INSTRUCTIONS FOR THE TASK
Identify each line below containing the string "JSON" and copy it.

DATA EXCERPTS

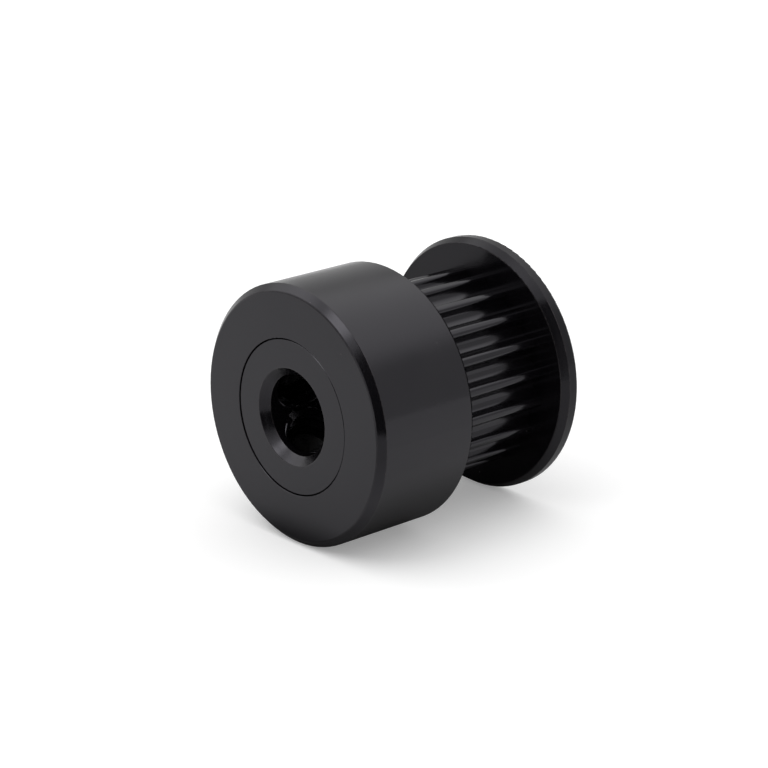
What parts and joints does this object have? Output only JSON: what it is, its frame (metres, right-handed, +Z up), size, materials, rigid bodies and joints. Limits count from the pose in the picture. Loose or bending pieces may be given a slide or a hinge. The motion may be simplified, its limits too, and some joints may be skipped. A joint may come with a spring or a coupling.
{
  "type": "timing belt pulley",
  "caption": "Toothed pulley for a narrow timing belt, with a hub collar, one end flange, a plain bore and radial set screws in the hub.",
  "frame": {"origin": "on the bore's axis, in the middle plane of the belt track", "axes": "+Y along the bore from the hub to the end flange, +Z up, +X square to both; angles about the bore run from +X towards +Z, and a belt groove is centred on +X"},
  "size_m": [0.016, 0.0159, 0.016],
  "materials": {
    "black_anodised": "turned, black anodised, satin",
    "blackened_steel": "black oxide, lightly oiled"
  },
  "bodies": {
    "pulley": {"toothed_core": "black_anodised", "hub_collar": "black_anodised", "end_flange": "black_anodised"},
    "set_screw_1": {"set_screw_1": "blackened_steel"},
    "set_screw_2": {"set_screw_2": "blackened_steel"}
  },
  "joints": [
    {"name": "set_screw_1_travel", "type": "slide", "parent": "pulley", "child": "set_screw_1", "axis": [-0.891, 0, 0.454], "range_m": [-0.0014, 0.0049]},
    {"name": "set_screw_2_travel", "type": "slide", "parent": "pulley", "child": "set_screw_2", "axis": [-0.454, 0, -0.891], "range_m": [-0.0014, 0.0049]}
  ]
}
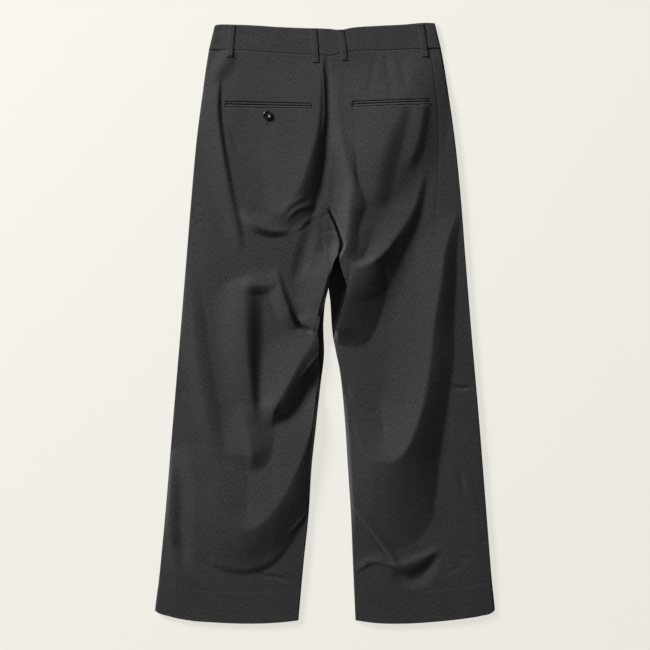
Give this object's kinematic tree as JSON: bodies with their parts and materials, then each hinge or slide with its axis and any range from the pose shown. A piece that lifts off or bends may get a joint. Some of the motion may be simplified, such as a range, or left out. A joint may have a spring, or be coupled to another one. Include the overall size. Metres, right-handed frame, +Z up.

FINAL RESULT
What parts and joints does this object have? Output only JSON: what it is, its frame (metres, right-handed, +Z up), size, materials, rigid bodies and joints. Limits count from the pose in the picture. Loose or bending pieces may be given a slide or a hinge. The motion may be simplified, its limits too, and some joints may be skipped. A joint may come with a spring or a coupling.
Give this object's kinematic tree as JSON: bodies with their parts and materials, then each hinge or slide with its axis and any range from the pose shown. A piece that lifts off or bends may get a joint. Some of the motion may be simplified, such as a range, or left out. A joint may have a spring, or be coupled to another one. Include the overall size. Metres, right-handed frame, +Z up.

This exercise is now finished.